* **Exercise requirements**: Print each line exactly as it is given.

* **Provided data**:
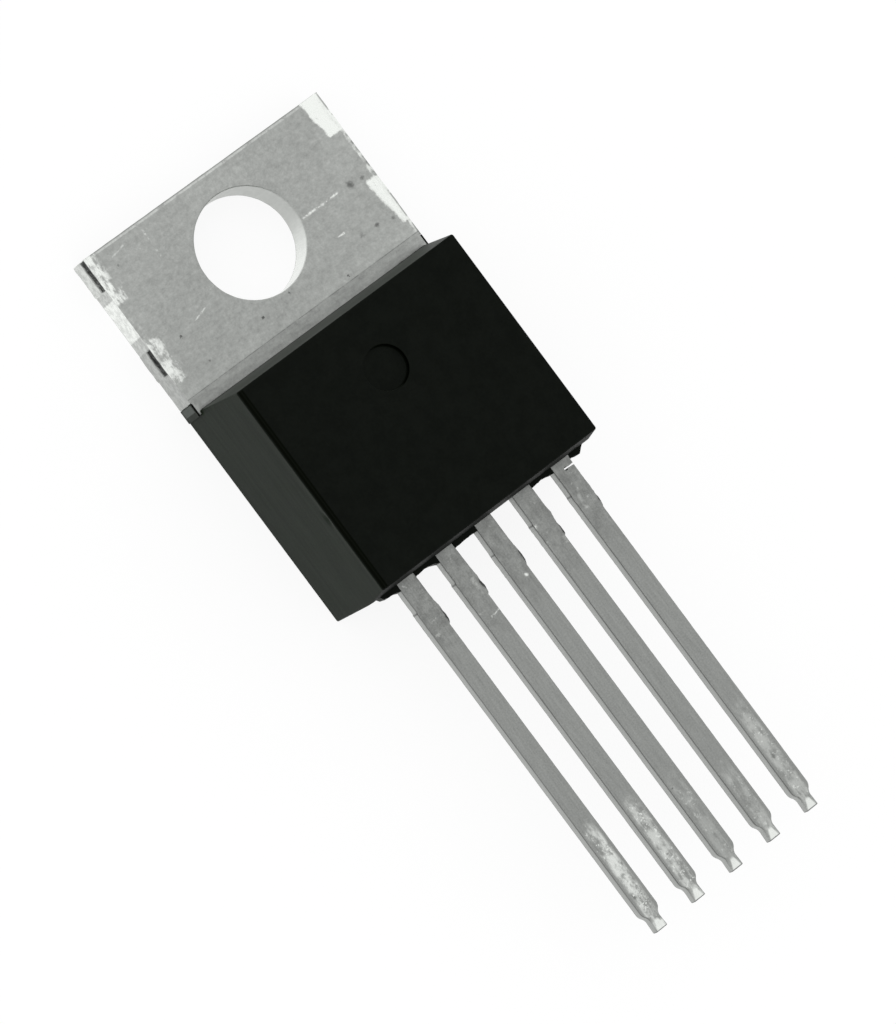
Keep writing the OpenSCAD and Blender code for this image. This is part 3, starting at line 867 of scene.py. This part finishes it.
class Graph:
    """The nodes of a material or a world. Lengths in it are in millimetres."""

    def __init__(self, owner):
        owner.use_nodes = True
        self.owner = owner
        self.tree = owner.node_tree
        self.tree.nodes.clear()
        self.position = None

    def put(self, socket, value):
        if isinstance(value, Value):
            self.tree.links.new(value.socket, socket)
        elif isinstance(value, tuple) and socket.type == "RGBA":
            socket.default_value = (*value[:3], 1.0)
        else:
            socket.default_value = value

    def add(self, kind, inputs, output=0, **settings):
        """Adds a node, and returns one of its outputs. Inputs and output go by name or number."""
        made = self.tree.nodes.new(kind)
        for key, value in settings.items():
            setattr(made, key, value)
        for key, value in inputs.items():
            self.put(made.inputs[key], value)
        return Value(self, made.outputs[output]) if len(made.outputs) else None

    def math(self, operation, *values):
        return self.add("ShaderNodeMath", dict(enumerate(values)), operation=operation)

    def most(self, first, *others):
        """The largest of the values."""
        for other in others:
            first = self.math("MAXIMUM", first, other)
        return first

    def mix(self, factor, a, b):
        """A colour between a and b."""
        return self.add("ShaderNodeMix", {0: factor, 6: a, 7: b}, 2, data_type="RGBA")

    def blend(self, factor, a, b):
        """A number between a and b."""
        return self.add("ShaderNodeMix", {0: factor, 2: a, 3: b}, data_type="FLOAT")

    def where(self, mask, factor):
        """The factor where the mask is 1, and 1 where it is 0."""
        return self.blend(mask, 1.0, factor)

    def place(self):
        """Position on the object."""
        if self.position is None:
            metres = self.add("ShaderNodeTexCoord", {}, "Object")
            self.position = self.add("ShaderNodeVectorMath", {0: metres, "Scale": 1 / MM}, operation="SCALE")
        return self.position

    def xyz(self, vector):
        """The three coordinates of a vector."""
        made = self.tree.nodes.new("ShaderNodeSeparateXYZ")
        self.put(made.inputs[0], vector)
        return [Value(self, output) for output in made.outputs]

    def normal(self):
        """The three coordinates of the surface's own direction."""
        return self.xyz(self.add("ShaderNodeNewGeometry", {}, "True Normal"))

    def stretch(self, x, y, z):
        """The position scaled along each axis."""
        return self.add("ShaderNodeMapping", {"Vector": self.place(), "Scale": (x, y, z)})

    def noise(self, scale, detail, rough, vector=None):
        """Noise between 0 and 1, with scale in features per millimetre."""
        inputs = {"Vector": vector or self.place(), "Scale": scale, "Detail": detail, "Roughness": rough}
        return self.add("ShaderNodeTexNoise", inputs, "Fac")

    def dot(self, vector, direction):
        return self.add("ShaderNodeVectorMath", {0: vector, 1: direction}, "Value", operation="DOT_PRODUCT")

    def near(self, point, vector):
        """Distance from a point."""
        return self.add("ShaderNodeVectorMath", {0: vector, 1: point}, "Value", operation="DISTANCE")

    def ramp(self, value, low, high):
        """0 at low, 1 at high, with eased ends."""
        inputs = {"Value": value, "From Min": low, "From Max": high}
        return self.add("ShaderNodeMapRange", inputs, interpolation_type="SMOOTHSTEP")

    def band(self, value, low, high, soft):
        """1 between low and high, fading over soft on either side."""
        half = soft / 2
        return self.ramp(value, low - half, low + half) * self.ramp(value, high + half, high - half)

    def steps(self, value, low, high, zones):
        """A number per zone: each zone is given by where it ends and its number."""
        stops = []
        start = low
        for end, number in zones:
            stops += [(start + ZONE_SOFT, number), (end - ZONE_SOFT, number)]
            start = end
        made = self.tree.nodes.new("ShaderNodeValToRGB")
        elements = made.color_ramp.elements
        while len(elements) < len(stops):
            elements.new(0.5)
        for element, (place, number) in zip(elements, stops):
            element.position = (place - low) / (high - low)
            element.color = (number, number, number, 1)
        self.put(made.inputs[0], self.math("DIVIDE", value - low, high - low))
        return Value(self, made.outputs["Color"])

    def bump(self, relief, depth, strength):
        """A bumped normal, for a relief given in units of depth."""
        return self.add("ShaderNodeBump", {"Height": relief, "Distance": depth * MM, "Strength": strength})

    def finish(self, shader):
        self.add("ShaderNodeOutputMaterial", {"Surface": shader})
        return self.owner

    def surface(self, colour, roughness, metallic, bump, **others):
        inputs = {"Base Color": colour, "Roughness": roughness, "Metallic": metallic, "Normal": bump, **others}
        return self.finish(self.add("ShaderNodeBsdfPrincipled", inputs))


# Burnished patches on the tab's face, painted brighter than the plating as a stand-in for the light they reflect: X
# and Y limits, slant of the ends, softness, strength, reflectance
BURNISH_SHEEN_PATCHES = (
    (-5.5, -4.6, 0.85, 2.85, 0.03, 0.6, 0.76, 1.0), (-5.5, -4.5, -2.4, -0.6, -0.06, 0.6, 0.66, 0.92),
    (4.38, 5.5, 1.25, 2.85, 0.1, 0.14, 1.15, 1.0), (4.66, 5.5, -2.5, -0.6, 0.17, 0.25, 1.1, 0.98),
    (4.88, 5.5, -3.0, 2.6, 0.0, 0.25, 0.6, 0.86), (-5.3, -4.8, -0.7, 0.9, 0.0, 0.4, 0.35, 0.8),
)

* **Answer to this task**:
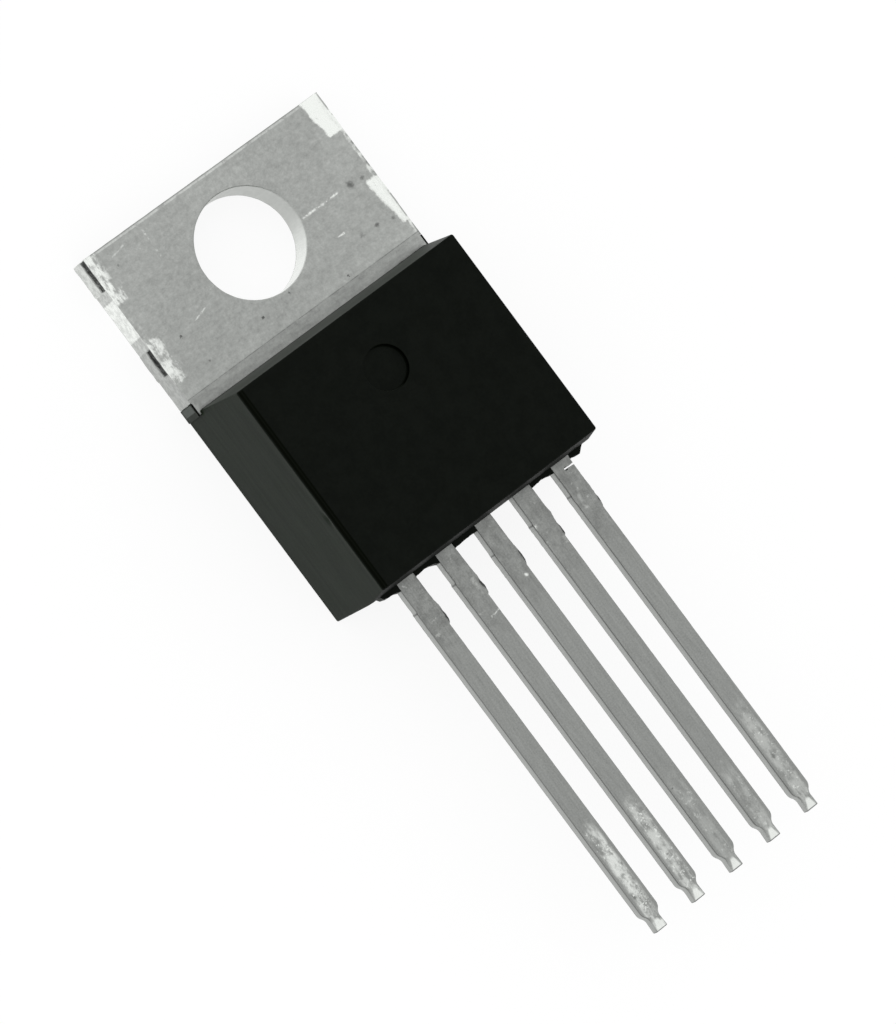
Keep writing the OpenSCAD and Blender code for this image. This is part 3, starting at line 867 of scene.py. This part finishes it.
class Graph:
    """The nodes of a material or a world. Lengths in it are in millimetres."""

    def __init__(self, owner):
        owner.use_nodes = True
        self.owner = owner
        self.tree = owner.node_tree
        self.tree.nodes.clear()
        self.position = None

    def put(self, socket, value):
        if isinstance(value, Value):
            self.tree.links.new(value.socket, socket)
        elif isinstance(value, tuple) and socket.type == "RGBA":
            socket.default_value = (*value[:3], 1.0)
        else:
            socket.default_value = value

    def add(self, kind, inputs, output=0, **settings):
        """Adds a node, and returns one of its outputs. Inputs and output go by name or number."""
        made = self.tree.nodes.new(kind)
        for key, value in settings.items():
            setattr(made, key, value)
        for key, value in inputs.items():
            self.put(made.inputs[key], value)
        return Value(self, made.outputs[output]) if len(made.outputs) else None

    def math(self, operation, *values):
        return self.add("ShaderNodeMath", dict(enumerate(values)), operation=operation)

    def most(self, first, *others):
        """The largest of the values."""
        for other in others:
            first = self.math("MAXIMUM", first, other)
        return first

    def mix(self, factor, a, b):
        """A colour between a and b."""
        return self.add("ShaderNodeMix", {0: factor, 6: a, 7: b}, 2, data_type="RGBA")

    def blend(self, factor, a, b):
        """A number between a and b."""
        return self.add("ShaderNodeMix", {0: factor, 2: a, 3: b}, data_type="FLOAT")

    def where(self, mask, factor):
        """The factor where the mask is 1, and 1 where it is 0."""
        return self.blend(mask, 1.0, factor)

    def place(self):
        """Position on the object."""
        if self.position is None:
            metres = self.add("ShaderNodeTexCoord", {}, "Object")
            self.position = self.add("ShaderNodeVectorMath", {0: metres, "Scale": 1 / MM}, operation="SCALE")
        return self.position

    def xyz(self, vector):
        """The three coordinates of a vector."""
        made = self.tree.nodes.new("ShaderNodeSeparateXYZ")
        self.put(made.inputs[0], vector)
        return [Value(self, output) for output in made.outputs]

    def normal(self):
        """The three coordinates of the surface's own direction."""
        return self.xyz(self.add("ShaderNodeNewGeometry", {}, "True Normal"))

    def stretch(self, x, y, z):
        """The position scaled along each axis."""
        return self.add("ShaderNodeMapping", {"Vector": self.place(), "Scale": (x, y, z)})

    def noise(self, scale, detail, rough, vector=None):
        """Noise between 0 and 1, with scale in features per millimetre."""
        inputs = {"Vector": vector or self.place(), "Scale": scale, "Detail": detail, "Roughness": rough}
        return self.add("ShaderNodeTexNoise", inputs, "Fac")

    def dot(self, vector, direction):
        return self.add("ShaderNodeVectorMath", {0: vector, 1: direction}, "Value", operation="DOT_PRODUCT")

    def near(self, point, vector):
        """Distance from a point."""
        return self.add("ShaderNodeVectorMath", {0: vector, 1: point}, "Value", operation="DISTANCE")

    def ramp(self, value, low, high):
        """0 at low, 1 at high, with eased ends."""
        inputs = {"Value": value, "From Min": low, "From Max": high}
        return self.add("ShaderNodeMapRange", inputs, interpolation_type="SMOOTHSTEP")

    def band(self, value, low, high, soft):
        """1 between low and high, fading over soft on either side."""
        half = soft / 2
        return self.ramp(value, low - half, low + half) * self.ramp(value, high + half, high - half)

    def steps(self, value, low, high, zones):
        """A number per zone: each zone is given by where it ends and its number."""
        stops = []
        start = low
        for end, number in zones:
            stops += [(start + ZONE_SOFT, number), (end - ZONE_SOFT, number)]
            start = end
        made = self.tree.nodes.new("ShaderNodeValToRGB")
        elements = made.color_ramp.elements
        while len(elements) < len(stops):
            elements.new(0.5)
        for element, (place, number) in zip(elements, stops):
            element.position = (place - low) / (high - low)
            element.color = (number, number, number, 1)
        self.put(made.inputs[0], self.math("DIVIDE", value - low, high - low))
        return Value(self, made.outputs["Color"])

    def bump(self, relief, depth, strength):
        """A bumped normal, for a relief given in units of depth."""
        return self.add("ShaderNodeBump", {"Height": relief, "Distance": depth * MM, "Strength": strength})

    def finish(self, shader):
        self.add("ShaderNodeOutputMaterial", {"Surface": shader})
        return self.owner

    def surface(self, colour, roughness, metallic, bump, **others):
        inputs = {"Base Color": colour, "Roughness": roughness, "Metallic": metallic, "Normal": bump, **others}
        return self.finish(self.add("ShaderNodeBsdfPrincipled", inputs))


# Burnished patches on the tab's face, painted brighter than the plating as a stand-in for the light they reflect: X
# and Y limits, slant of the ends, softness, strength, reflectance
BURNISH_SHEEN_PATCHES = (
    (-5.5, -4.6, 0.85, 2.85, 0.03, 0.6, 0.76, 1.0), (-5.5, -4.5, -2.4, -0.6, -0.06, 0.6, 0.66, 0.92),
    (4.38, 5.5, 1.25, 2.85, 0.1, 0.14, 1.15, 1.0), (4.66, 5.5, -2.5, -0.6, 0.17, 0.25, 1.1, 0.98),
    (4.88, 5.5, -3.0, 2.6, 0.0, 0.25, 0.6, 0.86), (-5.3, -4.8, -0.7, 0.9, 0.0, 0.4, 0.35, 0.8),
)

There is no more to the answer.